One final bit to note is that it really bugs me when Android apps ask for location permissions when I don't perceive that they need them. I spoke with the kind folks at Turtle Beach and they said that the Google APIs for Bluetooth Low Energy, which is used to configure the earbuds, requires it. But Google is working to change that, and Turtle Beach told me they intend to disable this requirement as soon as Google releases the updated APIs. In the meantime, I've been spoofing my location as somewhere out in the Pacific Ocean, and while the app sometimes takes a couple of restarts to connect, it eventually does.

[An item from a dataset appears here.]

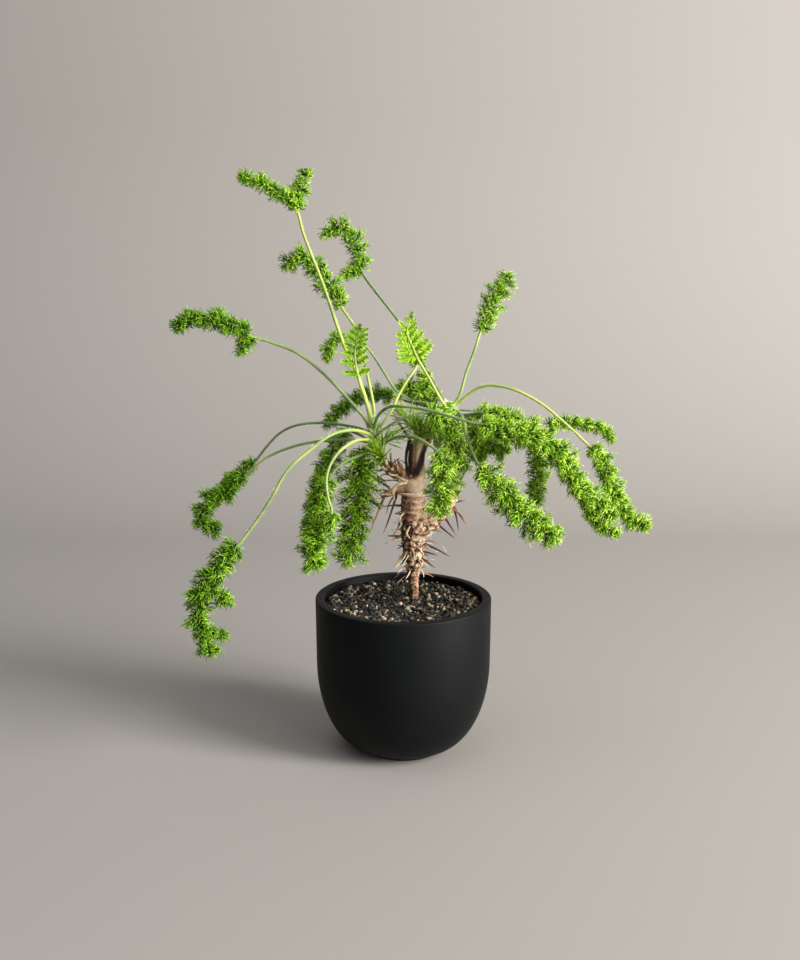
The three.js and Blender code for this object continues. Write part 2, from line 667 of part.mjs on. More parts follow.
// The outer and inner outlines of the pot, from the bottom up, as [radius, height] points.
function potOutline(inset) {
  const outline = [];
  const steps = inset > 0 ? POT_INSIDE_STEPS : POT_ROUND_STEPS;
  for (let step = 0; step <= steps; step += 1) {
    const angle = (Math.PI / 2) * (1 - step / steps);
    const wide = POT_ROUND_RADIUS - POT_ROUND_CENTRE;
    const low = inset > 0 ? POT_FLOOR - POT_WALL + inset : POT_FOOT_HEIGHT;
    const radius = POT_ROUND_CENTRE - inset * 0.5 + (wide - inset * 0.5) * Math.cos(angle);
    outline.push([radius, POT_ROUND_TOP - (POT_ROUND_TOP - low) * Math.sin(angle)]);
  }
  return outline;
}

function pot() {
  const outside = potOutline(0).filter(([radius]) => radius > POT_FOOT_RADIUS + 1);
  const inside = potOutline(POT_WALL).reverse();
  const innerRim = POT_RIM_RADIUS - POT_WALL;
  const profile = [
    [0, 0],
    [POT_FOOT_RADIUS, 0],
    [POT_FOOT_RADIUS + 0.5, POT_FOOT_HEIGHT],
    ...outside,
    [POT_RIM_RADIUS, POT_HEIGHT - POT_RIM_EDGE],
    [POT_RIM_RADIUS - POT_RIM_EDGE, POT_HEIGHT],
    [innerRim + POT_RIM_EDGE, POT_HEIGHT],
    [innerRim, POT_HEIGHT - POT_RIM_EDGE],
    ...inside,
    [0, POT_FLOOR],
  ];
  const shape = new THREE.LatheGeometry(profile.map(([x, y]) => new THREE.Vector2(x, y)), POT_SIDES);
  shape.rotateX(Math.PI / 2);
  let body = solid(shape);
  for (let hole = 0; hole < DRAIN_HOLES; hole += 1) {
    const angle = (hole / DRAIN_HOLES) * 2 * Math.PI;
    const drill = new THREE.CylinderGeometry(DRAIN_RADIUS, DRAIN_RADIUS, POT_FLOOR * 3, DRAIN_SIDES);
    drill.rotateX(Math.PI / 2);
    drill.translate(Math.cos(angle) * DRAIN_CIRCLE, Math.sin(angle) * DRAIN_CIRCLE, 0);
    body = body.subtract(solid(drill));
  }
  return body;
}

// The soil follows the inside of the pot with a small gap, and its top is uneven like loose grit.
function soil() {
  const wall = potOutline(POT_WALL + GAP).filter(([radius]) => radius > 0);
  const topRadius = POT_RIM_RADIUS - POT_WALL - GAP;
  const profile = [[0, POT_FLOOR + GAP], ...wall, [topRadius, SOIL_TOP]];
  for (let ring = SOIL_RINGS; ring >= 1; ring -= 1) {
    profile.push([(topRadius * (ring - 0.35)) / SOIL_RINGS, SOIL_TOP]);
  }
  profile.push([0, SOIL_TOP]);
  const shape = new THREE.LatheGeometry(profile.map(([x, y]) => new THREE.Vector2(x, y)), POT_SIDES);
  shape.rotateX(Math.PI / 2);
  const positions = shape.attributes.position;
  for (let index = 0; index < positions.count; index += 1) {
    const [x, y, z] = [positions.getX(index), positions.getY(index), positions.getZ(index)];
    if (z > SOIL_TOP - GAP && Math.hypot(x, y) < topRadius - 1) {
      const wave = SOIL_WAVES.reduce((sum, [alongX, alongY]) => sum + Math.sin(x * alongX + y * alongY), 0);
      positions.setZ(index, z + (SOIL_BUMP * wave) / SOIL_WAVES.length);
    }
  }
  const holeRadius = STEM_FOOT_RADIUS + HOLE_CLEAR;
  const hole = new THREE.CylinderGeometry(holeRadius, holeRadius, STEM_DEPTH * 2, STEM_SIDES);
  hole.rotateX(Math.PI / 2);
  hole.translate(STEM_FOOT[0], STEM_FOOT[1], SOIL_TOP + GAP);
  return solid(shape).subtract(solid(hole));
}

function stem() {
  const limbs = [
    limb(TRUNK, STEM_SIDES, TRUNK_STEP, BARK_LUMP),
    limb(LEFT_BRANCH, BRANCH_SIDES, TRUNK_STEP, BARK_LUMP),
    limb(MIDDLE_BRANCH, BRANCH_SIDES, BRANCH_STEP, BARK_LUMP),
    limb(SIDE_BRANCH, BRANCH_SIDES, BRANCH_STEP, BARK_LUMP),
    limb(DEAD_TWIG, TWIG_SIDES, TWIG_STEP, BARK_LUMP),
    ...SNAGS.map((snag) => limb(snag, SNAG_SIDES, TWIG_STEP, BARK_LUMP)),
  ];
  let body = solid(limbs[0].skin.geometry());
  for (const piece of limbs.slice(1)) {
    body = body.add(solid(piece.skin.geometry()));
  }
  for (const [root, tip] of DRY_STALKS) {
    body = body.add(spine(vector(root), vector(tip), STALK_RADIUS, [0, 0.5, 1]));
  }
  const trunk = limbs[0].curve;
  const low = (THORN_LOW - TRUNK[0][2]) / (TRUNK[TRUNK.length - 1][2] - TRUNK[0][2]);
  const high = (THORN_HIGH - TRUNK[0][2]) / (TRUNK[TRUNK.length - 1][2] - TRUNK[0][2]);
  for (let thorn = 0; thorn < THORN_COUNT; thorn += 1) {
    const root = trunk.getPointAt(THREE.MathUtils.lerp(low, high, thorn / THORN_COUNT));
    const angle = thorn * GOLDEN_ANGLE;
    const outward = new THREE.Vector3(Math.cos(angle), Math.sin(angle), random(...THORN_SLOPE)).normalize();
    const tip = root.clone().addScaledVector(outward, random(...THORN_REACH));
    body = body.add(spine(root.addScaledVector(outward, THORN_DEPTH), tip, THORN_RADIUS, [0, 1]));
  }
  return body;
}

// A growing tip: a tapering green body with small pointed stipules raised round it.
function shoot(points) {
  const { skin, faces } = limb(points, SHOOT_SIDES, SHOOT_STEP, SHOOT_LUMP);
  const rows = faces.slice(1, -1);
  const upwards = new THREE.Vector3(0, 0, STIPULE_LEAN);
  for (let count = 0; count < STIPULES; count += 1) {
    const row = rows[count % rows.length];
    const face = row[(count * 2) % SHOOT_SIDES][count % 2];
    growFilament(skin, face, upwards, STIPULE_LENGTH);
  }
  return solid(skin.geometry());
}

// The room that a limb or shoot takes up, a little fatter than it is.
// What is rooted in it is cut back to this room, and so keeps a small gap.
function room(points) {
  const curve = curveThrough(points);
  const steps = Math.ceil(curve.getLength() / ROOM_STEP);
  const known = points.map((point, index) => [arcPosition(curve, index), point[3]]);
  const places = Array.from({ length: steps + 1 }, (unused, step) => step / steps);
  const radiusAt = (where) => radiusBetween(known, where) * ROOM_FAT + GAP;
  const stations = stationsAlong(curve, places, radiusAt, LIMB_FACE);
  const last = stations[steps];
  last.middle.addScaledVector(last.along, GAP * 2);
  return solid(tube(stations, ROOM_SIDES, 0).skin.geometry());
}

function cutAway(body, rooms) {
  return rooms.reduce((rest, taken) => rest.subtract(taken), body);
}

function leaf(data) {
  const face = vector(data.face);
  const curve = curveThrough(data.line);
  let body = stretch(curve, arcPosition(curve, data.blade), data.reach, data.stalk, face);
  for (const fork of data.forks ?? []) {
    body = body.add(stretch(curveThrough(fork.line), FORK_BARE, fork.reach, RIB_RADIUS, face));
  }
  return body;
}

// A young leaf: a short stalk with filaments raised from a ball at its end.
function tuft(data) {
  const root = vector(data.root);
  const tip = vector(data.tip);
  const curve = new THREE.CatmullRomCurve3([root, root.clone().lerp(tip, 0.5), tip]);
  const radiusAt = (where) => data.radius * TUFT_SWELL[TUFT_PLACES.indexOf(where)];
  const stations = stationsAlong(curve, TUFT_PLACES, radiusAt, vector(FRONT));
  const { skin, faces } = tube(stations, TUFT_SIDES, 0);
  const along = curve.getTangentAt(1);
  for (let ray = 0; ray < data.rays; ray += 1) {
    const face = faces[1 + (ray % 2)][ray % TUFT_SIDES][Math.floor(ray / TUFT_SIDES) % 2];
    growFilament(skin, face, along, data.length * random(...LENGTH_SPREAD));
  }
  return solid(skin.geometry());
}

const plant = new THREE.Group();

function addPiece(name, body, finish) {
  const mesh = new THREE.Mesh(geometryOf(body), new THREE.MeshStandardMaterial(FINISHES[finish]));
  mesh.name = name;
  plant.add(mesh);
}

addPiece('pot', pot(), 'pot');
addPiece('soil', soil(), 'soil');
addPiece('stem', stem(), 'stem');

for (const data of Object.values(LEAVES)) {
  const curve = curveThrough(data.line);
  placeCurve(curve, arcPosition(curve, data.blade), data.stalk, RIB_RADIUS);
  for (const fork of data.forks ?? []) {
    placeCurve(curveThrough(fork.line), 0, RIB_RADIUS, RIB_RADIUS);
  }
}
const branchRoom = LIMBS.map(room);
const shootRoom = Object.values(SHOOTS).map(room);
for (const [name, points] of Object.entries(SHOOTS)) {
  addPiece(name, cutAway(shoot(points), branchRoom), 'shoot');
}

const rootedIn = [...branchRoom, ...shootRoom];
for (const [name, data] of Object.entries(LEAVES)) {
  addPiece(name, cutAway(leaf(data), rootedIn), 'leaf');
}
for (const [name, data] of Object.entries(TUFTS)) {
  addPiece(name, cutAway(tuft(data), rootedIn), 'leaf');
}

export default plant;
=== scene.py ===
import math
import random
from bisect import bisect_left

import bmesh
import bpy
from mathutils import Matrix, Vector, noise


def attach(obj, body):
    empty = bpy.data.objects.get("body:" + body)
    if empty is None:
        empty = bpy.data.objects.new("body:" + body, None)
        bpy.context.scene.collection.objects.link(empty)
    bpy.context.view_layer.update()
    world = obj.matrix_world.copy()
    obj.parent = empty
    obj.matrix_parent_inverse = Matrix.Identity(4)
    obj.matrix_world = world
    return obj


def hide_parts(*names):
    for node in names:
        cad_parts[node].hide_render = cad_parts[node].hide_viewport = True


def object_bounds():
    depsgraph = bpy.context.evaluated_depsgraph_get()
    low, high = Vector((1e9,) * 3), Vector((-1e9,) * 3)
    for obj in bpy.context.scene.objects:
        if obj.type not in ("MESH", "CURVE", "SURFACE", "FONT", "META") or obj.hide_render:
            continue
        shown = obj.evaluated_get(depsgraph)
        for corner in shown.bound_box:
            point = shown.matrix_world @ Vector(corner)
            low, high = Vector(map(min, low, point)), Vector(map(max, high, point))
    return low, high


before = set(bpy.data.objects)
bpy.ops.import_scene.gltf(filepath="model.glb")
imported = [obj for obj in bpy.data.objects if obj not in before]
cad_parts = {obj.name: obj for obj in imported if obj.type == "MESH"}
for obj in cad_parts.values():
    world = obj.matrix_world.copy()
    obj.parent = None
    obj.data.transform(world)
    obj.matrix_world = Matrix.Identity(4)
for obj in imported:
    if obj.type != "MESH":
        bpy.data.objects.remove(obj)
cad_low, cad_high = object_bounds()

# Shapes are worked out in millimetres, and each piece is scaled to metres when it is made.
MM = 0.001
UP = Vector((0, -0.3, 1))
FRONT = Vector((0, -1, 0.2))
X = Vector((1, 0, 0))
Z = Vector((0, 0, 1))

# Camera: where the photograph was taken from, in metres, and how it looks down.
CAMERA_PLACE = (-0.0020, -0.6234, 0.2889)
CAMERA_DIP = 11.26
CAMERA_LENS = 40.69
SENSOR = 36

# Stage, in metres: how far the floor runs, where it starts to turn up, and how round that turn is.
STAGE_HALF = 4
STAGE_BACK = 0.5
STAGE_ROUND = 0.5
STAGE_COLOUR = (0.29, 0.275, 0.26)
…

Turtle Beach also assured me that it does not record or even transmit your location to their servers – the app uses it to enable Bluetooth LE mode only, and that data never leaves your device (well, unless Google asks for it, but that's a different issue).

ROCCAT's SYN Buds Air (and presumably Turtle Beach's Stealth Air) is a really nice set of Bluetooth earbuds, though not without quirks. But I would say that the positives override the negatives, though I would say that the don't look as nice as their MSRP suggests, if that makes sense. And yet functionally, and from a performance standpoint, I have a hard time finding much fault, outside of some of the above noted quirks. The True Wireless earbud market is fiercely competitive, and there are lots of players in the game, so it can be hard to know who you can trust. All I can say is that here you have a solid entry from a trusted name. So many of their randomly-named competitors have some important, fatal flaw, while these really don't. If you are looking for something mid-priced, and features like the EQ modes, easy pairing, and the low-latency gaming mode sound appealing, then give the SYN Buds Core a close look. And hey – they work flawlessly on Nintendo Switch, too!